Prezado professor Carlos Novaes. O acompanho há bastante tempo. Fico muito feliz por poder voltar a ler suas análises brilhantes. E, lamento que sua voz esteja ausente no debate público mais geral e visível – bastante pobre por sinal.
Grato, Caio. Abraço
Novaes, volte com as suas análises, por favor.
Apareça, precisamos do seu conhecimento nesta hora, estamos órfãos de suas análises e textos. Está fazendo uma enorme falta suas análises.
Sou seu leitor, Novaes volte!
Olha aí, Marcos. Estou tentando… abraço
Profº Carlos Novaes,
Por onde você anda?
Cadê as suas análises?
Por favor, faça um canal no Youtube com as suas analises. Admiro muito as suas avaliações, sempre que podia acompanhava você no Jornal da Cultura.
Um abraço!
Publiquei uma nova análise, Rodrigo. Abraço.
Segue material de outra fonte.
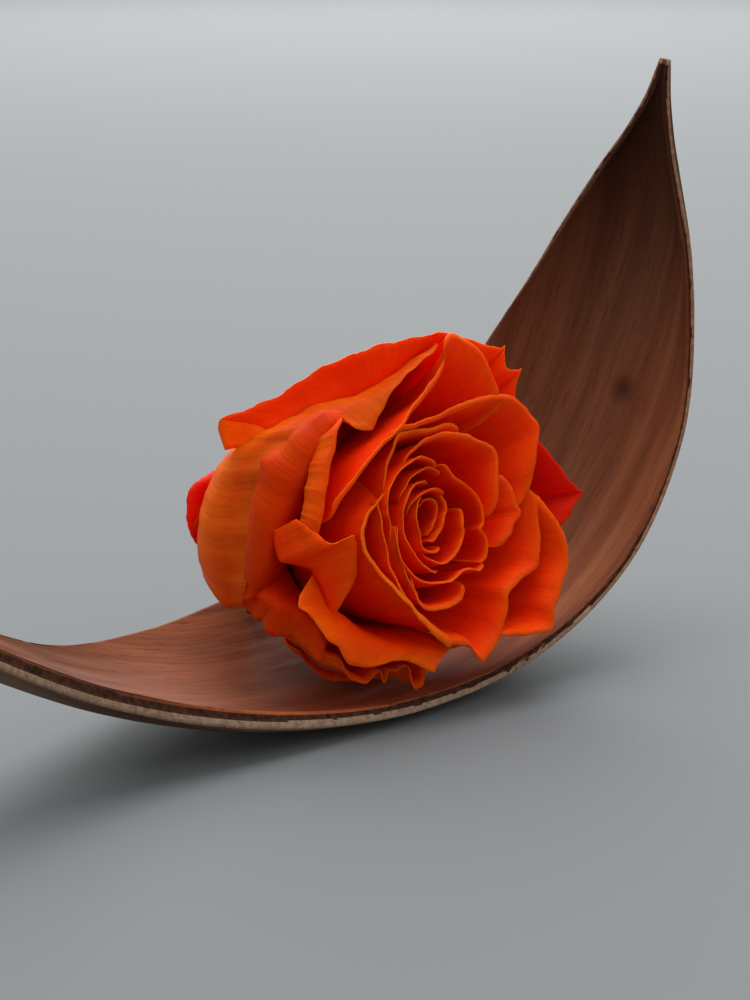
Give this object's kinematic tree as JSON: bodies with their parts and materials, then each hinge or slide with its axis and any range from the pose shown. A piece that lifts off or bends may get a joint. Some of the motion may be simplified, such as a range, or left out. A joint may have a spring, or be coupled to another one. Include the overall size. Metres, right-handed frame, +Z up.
{
  "type": "preserved rose bloom in a dried spathe boat",
  "caption": "Preserved rose bloom lying on its side in a curved, boat-shaped dried palm spathe that sweeps up to a narrow tip.",
  "frame": {"origin": "centre of the small flat spot under the spathe that it rests on, at the surface", "axes": "+X along the spathe towards its high tip, +Z up, -Y towards the side that leans down and that the bloom faces"},
  "size_m": [0.2148, 0.0639, 0.1131],
  "materials": {
    "dried_spathe": "satin red-brown dried spathe with fine lengthwise fibres, a dark inner band and a tan outer band on the cut rim",
    "preserved_petal": "soft matt preserved petal, bright orange-red inside, ochre-orange outside, with thin paler edges and fine veins",
    "dried_calyx": "matt olive green dried sepals and hip with a pale cut stem"
  },
  "bodies": {
    "root": {"spathe_boat": "dried_spathe", "rose_petals": "preserved_petal", "rose_calyx": "dried_calyx"}
  },
  "joints": []
}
Novaes, sou seu seguidor de longa data.. .por favor considere a sugestão de abrir canal no YouTube, entrar nas redes sociais….
Professor, que bom que voltou a escrever é sempre um grande prazer ler suas análises, por favor, peço humildemente e com certo desespero, volte a escrever aqui, nos dê uma luz e nos ajude a entender essa conjuntura política. Por favor.
Grato, João. Vou me empenhar. Abraço.